### GIVEN INSTRUCTION
Print all entries word for word.

### DATA SHOWN
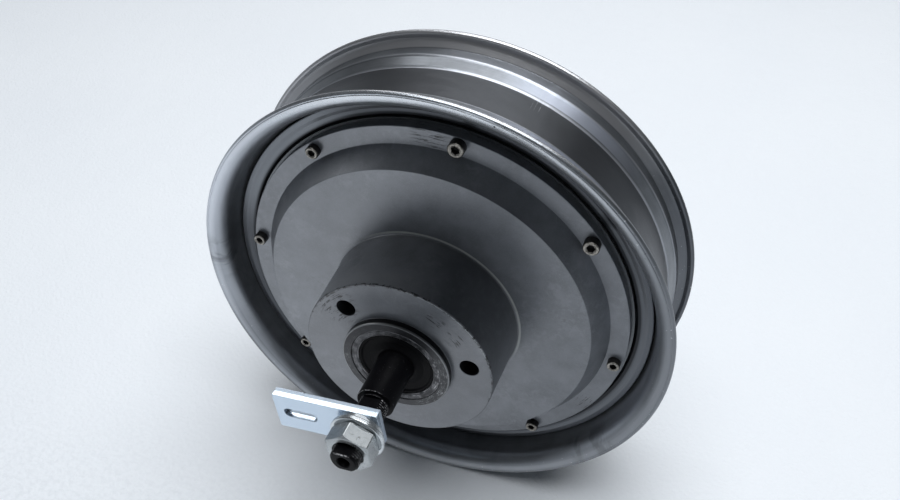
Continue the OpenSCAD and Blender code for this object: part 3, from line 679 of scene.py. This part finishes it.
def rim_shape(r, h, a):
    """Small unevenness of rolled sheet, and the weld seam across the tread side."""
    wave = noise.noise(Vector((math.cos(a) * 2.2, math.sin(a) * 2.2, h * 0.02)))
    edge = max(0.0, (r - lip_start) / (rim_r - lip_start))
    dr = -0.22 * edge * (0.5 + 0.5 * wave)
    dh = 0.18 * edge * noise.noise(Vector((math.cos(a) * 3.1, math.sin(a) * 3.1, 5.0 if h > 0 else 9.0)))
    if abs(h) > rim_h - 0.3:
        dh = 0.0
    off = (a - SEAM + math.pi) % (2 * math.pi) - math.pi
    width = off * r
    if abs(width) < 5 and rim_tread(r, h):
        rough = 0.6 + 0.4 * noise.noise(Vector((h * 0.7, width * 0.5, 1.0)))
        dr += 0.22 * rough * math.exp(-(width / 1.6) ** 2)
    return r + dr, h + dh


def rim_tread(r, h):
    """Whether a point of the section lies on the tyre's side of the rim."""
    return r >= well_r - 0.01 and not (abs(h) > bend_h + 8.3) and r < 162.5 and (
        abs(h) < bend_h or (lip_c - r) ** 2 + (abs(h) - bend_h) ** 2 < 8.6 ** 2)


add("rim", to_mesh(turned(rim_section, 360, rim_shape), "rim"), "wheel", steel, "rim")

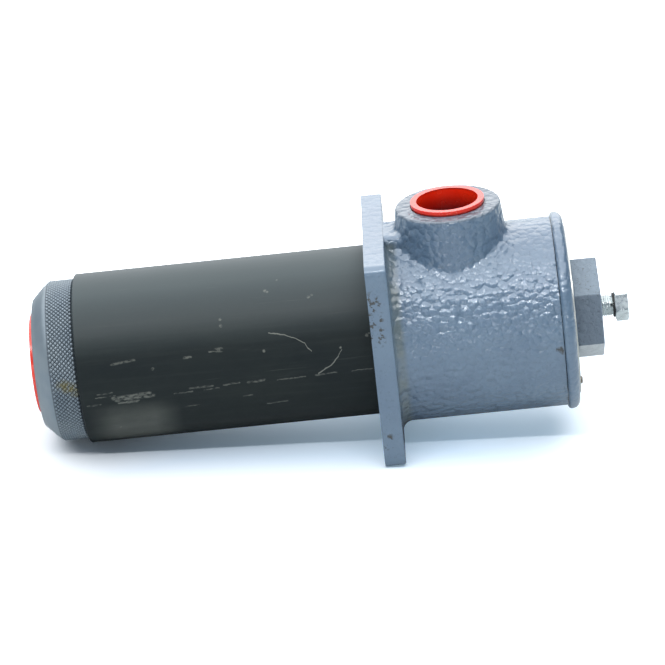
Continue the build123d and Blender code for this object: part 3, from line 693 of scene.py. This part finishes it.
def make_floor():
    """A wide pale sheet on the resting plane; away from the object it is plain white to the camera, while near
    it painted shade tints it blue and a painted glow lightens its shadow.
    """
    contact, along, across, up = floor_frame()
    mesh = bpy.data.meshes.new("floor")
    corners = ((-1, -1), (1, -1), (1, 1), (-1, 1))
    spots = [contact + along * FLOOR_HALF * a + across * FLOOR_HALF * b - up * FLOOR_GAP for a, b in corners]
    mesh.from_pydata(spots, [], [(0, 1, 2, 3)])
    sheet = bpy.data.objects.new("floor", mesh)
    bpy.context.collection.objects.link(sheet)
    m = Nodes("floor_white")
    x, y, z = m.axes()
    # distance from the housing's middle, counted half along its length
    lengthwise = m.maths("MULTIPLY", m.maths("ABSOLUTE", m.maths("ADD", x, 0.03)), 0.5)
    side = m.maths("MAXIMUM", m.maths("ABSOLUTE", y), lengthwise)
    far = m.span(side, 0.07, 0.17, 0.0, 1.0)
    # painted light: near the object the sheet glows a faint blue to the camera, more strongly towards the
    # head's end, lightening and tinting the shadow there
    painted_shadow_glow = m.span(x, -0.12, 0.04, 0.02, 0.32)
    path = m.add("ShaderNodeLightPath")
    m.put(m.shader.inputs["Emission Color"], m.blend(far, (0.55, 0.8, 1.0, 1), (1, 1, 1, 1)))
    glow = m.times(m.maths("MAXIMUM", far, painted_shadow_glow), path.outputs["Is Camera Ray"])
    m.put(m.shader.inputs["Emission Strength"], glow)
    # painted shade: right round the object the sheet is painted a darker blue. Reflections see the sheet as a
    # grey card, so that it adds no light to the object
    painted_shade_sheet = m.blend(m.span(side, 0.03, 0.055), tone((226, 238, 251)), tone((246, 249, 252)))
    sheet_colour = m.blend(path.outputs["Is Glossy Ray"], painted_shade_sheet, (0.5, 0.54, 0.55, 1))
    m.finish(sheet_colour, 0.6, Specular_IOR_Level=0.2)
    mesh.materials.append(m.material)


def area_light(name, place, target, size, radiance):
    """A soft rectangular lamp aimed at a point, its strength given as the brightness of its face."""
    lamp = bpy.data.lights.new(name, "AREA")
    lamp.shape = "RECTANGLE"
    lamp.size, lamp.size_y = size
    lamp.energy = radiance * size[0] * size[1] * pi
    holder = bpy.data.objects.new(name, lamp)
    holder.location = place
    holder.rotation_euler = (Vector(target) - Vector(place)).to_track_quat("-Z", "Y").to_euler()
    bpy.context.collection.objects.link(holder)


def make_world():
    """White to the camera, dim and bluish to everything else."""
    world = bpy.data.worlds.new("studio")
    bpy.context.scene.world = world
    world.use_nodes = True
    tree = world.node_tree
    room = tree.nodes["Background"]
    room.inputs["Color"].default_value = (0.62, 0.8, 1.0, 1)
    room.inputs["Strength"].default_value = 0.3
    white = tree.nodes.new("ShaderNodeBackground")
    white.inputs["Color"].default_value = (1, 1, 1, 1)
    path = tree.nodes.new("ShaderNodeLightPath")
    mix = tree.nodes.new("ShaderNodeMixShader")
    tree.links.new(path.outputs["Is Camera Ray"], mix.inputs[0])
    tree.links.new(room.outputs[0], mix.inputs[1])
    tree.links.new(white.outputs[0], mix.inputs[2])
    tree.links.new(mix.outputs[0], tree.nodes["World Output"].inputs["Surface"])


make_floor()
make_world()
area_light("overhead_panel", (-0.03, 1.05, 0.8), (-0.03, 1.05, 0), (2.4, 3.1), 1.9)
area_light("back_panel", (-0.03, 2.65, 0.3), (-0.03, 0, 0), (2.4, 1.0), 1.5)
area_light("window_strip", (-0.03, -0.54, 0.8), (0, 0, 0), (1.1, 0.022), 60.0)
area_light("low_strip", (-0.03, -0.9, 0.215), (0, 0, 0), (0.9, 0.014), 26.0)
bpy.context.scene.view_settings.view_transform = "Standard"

### OUTPUT FOR THIS EXERCISE
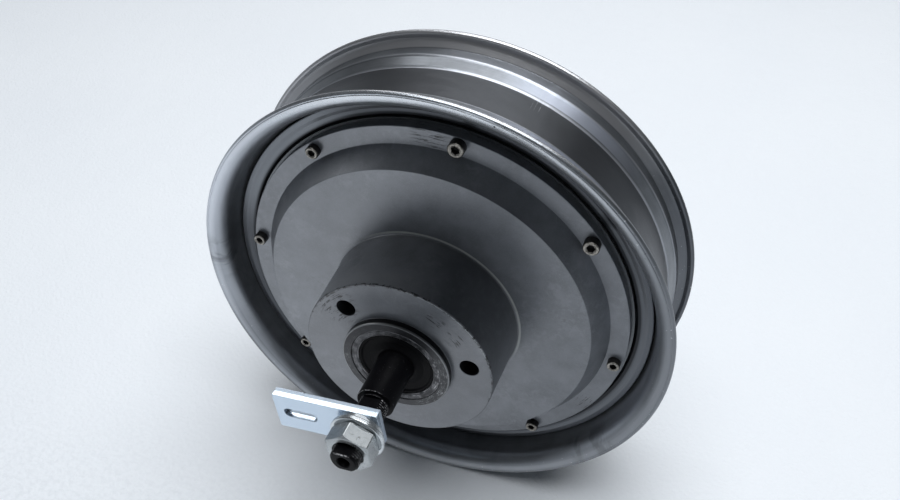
Continue the OpenSCAD and Blender code for this object: part 3, from line 679 of scene.py. This part finishes it.
def rim_shape(r, h, a):
    """Small unevenness of rolled sheet, and the weld seam across the tread side."""
    wave = noise.noise(Vector((math.cos(a) * 2.2, math.sin(a) * 2.2, h * 0.02)))
    edge = max(0.0, (r - lip_start) / (rim_r - lip_start))
    dr = -0.22 * edge * (0.5 + 0.5 * wave)
    dh = 0.18 * edge * noise.noise(Vector((math.cos(a) * 3.1, math.sin(a) * 3.1, 5.0 if h > 0 else 9.0)))
    if abs(h) > rim_h - 0.3:
        dh = 0.0
    off = (a - SEAM + math.pi) % (2 * math.pi) - math.pi
    width = off * r
    if abs(width) < 5 and rim_tread(r, h):
        rough = 0.6 + 0.4 * noise.noise(Vector((h * 0.7, width * 0.5, 1.0)))
        dr += 0.22 * rough * math.exp(-(width / 1.6) ** 2)
    return r + dr, h + dh


def rim_tread(r, h):
    """Whether a point of the section lies on the tyre's side of the rim."""
    return r >= well_r - 0.01 and not (abs(h) > bend_h + 8.3) and r < 162.5 and (
        abs(h) < bend_h or (lip_c - r) ** 2 + (abs(h) - bend_h) ** 2 < 8.6 ** 2)


add("rim", to_mesh(turned(rim_section, 360, rim_shape), "rim"), "wheel", steel, "rim")

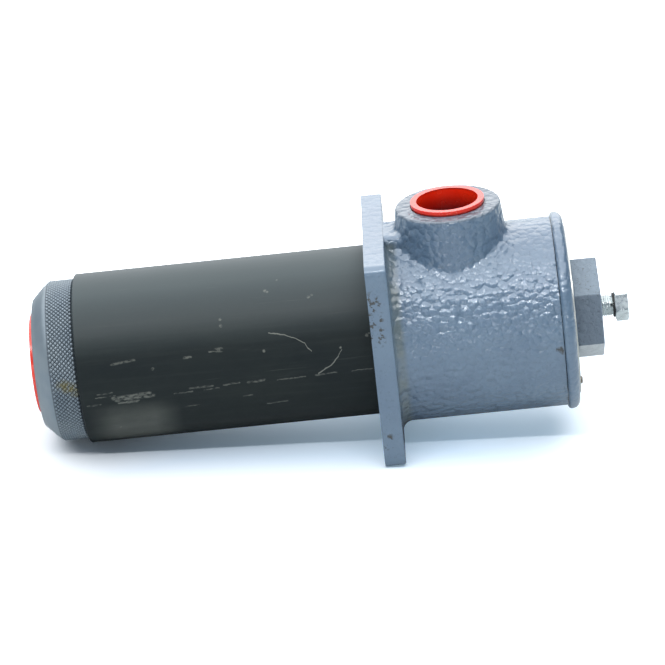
Continue the build123d and Blender code for this object: part 3, from line 693 of scene.py. This part finishes it.
def make_floor():
    """A wide pale sheet on the resting plane; away from the object it is plain white to the camera, while near
    it painted shade tints it blue and a painted glow lightens its shadow.
    """
    contact, along, across, up = floor_frame()
    mesh = bpy.data.meshes.new("floor")
    corners = ((-1, -1), (1, -1), (1, 1), (-1, 1))
    spots = [contact + along * FLOOR_HALF * a + across * FLOOR_HALF * b - up * FLOOR_GAP for a, b in corners]
    mesh.from_pydata(spots, [], [(0, 1, 2, 3)])
    sheet = bpy.data.objects.new("floor", mesh)
    bpy.context.collection.objects.link(sheet)
    m = Nodes("floor_white")
    x, y, z = m.axes()
    # distance from the housing's middle, counted half along its length
    lengthwise = m.maths("MULTIPLY", m.maths("ABSOLUTE", m.maths("ADD", x, 0.03)), 0.5)
    side = m.maths("MAXIMUM", m.maths("ABSOLUTE", y), lengthwise)
    far = m.span(side, 0.07, 0.17, 0.0, 1.0)
    # painted light: near the object the sheet glows a faint blue to the camera, more strongly towards the
    # head's end, lightening and tinting the shadow there
    painted_shadow_glow = m.span(x, -0.12, 0.04, 0.02, 0.32)
    path = m.add("ShaderNodeLightPath")
    m.put(m.shader.inputs["Emission Color"], m.blend(far, (0.55, 0.8, 1.0, 1), (1, 1, 1, 1)))
    glow = m.times(m.maths("MAXIMUM", far, painted_shadow_glow), path.outputs["Is Camera Ray"])
    m.put(m.shader.inputs["Emission Strength"], glow)
    # painted shade: right round the object the sheet is painted a darker blue. Reflections see the sheet as a
    # grey card, so that it adds no light to the object
    painted_shade_sheet = m.blend(m.span(side, 0.03, 0.055), tone((226, 238, 251)), tone((246, 249, 252)))
    sheet_colour = m.blend(path.outputs["Is Glossy Ray"], painted_shade_sheet, (0.5, 0.54, 0.55, 1))
    m.finish(sheet_colour, 0.6, Specular_IOR_Level=0.2)
    mesh.materials.append(m.material)


def area_light(name, place, target, size, radiance):
    """A soft rectangular lamp aimed at a point, its strength given as the brightness of its face."""
    lamp = bpy.data.lights.new(name, "AREA")
    lamp.shape = "RECTANGLE"
    lamp.size, lamp.size_y = size
    lamp.energy = radiance * size[0] * size[1] * pi
    holder = bpy.data.objects.new(name, lamp)
    holder.location = place
    holder.rotation_euler = (Vector(target) - Vector(place)).to_track_quat("-Z", "Y").to_euler()
    bpy.context.collection.objects.link(holder)


def make_world():
    """White to the camera, dim and bluish to everything else."""
    world = bpy.data.worlds.new("studio")
    bpy.context.scene.world = world
    world.use_nodes = True
    tree = world.node_tree
    room = tree.nodes["Background"]
    room.inputs["Color"].default_value = (0.62, 0.8, 1.0, 1)
    room.inputs["Strength"].default_value = 0.3
    white = tree.nodes.new("ShaderNodeBackground")
    white.inputs["Color"].default_value = (1, 1, 1, 1)
    path = tree.nodes.new("ShaderNodeLightPath")
    mix = tree.nodes.new("ShaderNodeMixShader")
    tree.links.new(path.outputs["Is Camera Ray"], mix.inputs[0])
    tree.links.new(room.outputs[0], mix.inputs[1])
    tree.links.new(white.outputs[0], mix.inputs[2])
    tree.links.new(mix.outputs[0], tree.nodes["World Output"].inputs["Surface"])


make_floor()
make_world()
area_light("overhead_panel", (-0.03, 1.05, 0.8), (-0.03, 1.05, 0), (2.4, 3.1), 1.9)
area_light("back_panel", (-0.03, 2.65, 0.3), (-0.03, 0, 0), (2.4, 1.0), 1.5)
area_light("window_strip", (-0.03, -0.54, 0.8), (0, 0, 0), (1.1, 0.022), 60.0)
area_light("low_strip", (-0.03, -0.9, 0.215), (0, 0, 0), (0.9, 0.014), 26.0)
bpy.context.scene.view_settings.view_transform = "Standard"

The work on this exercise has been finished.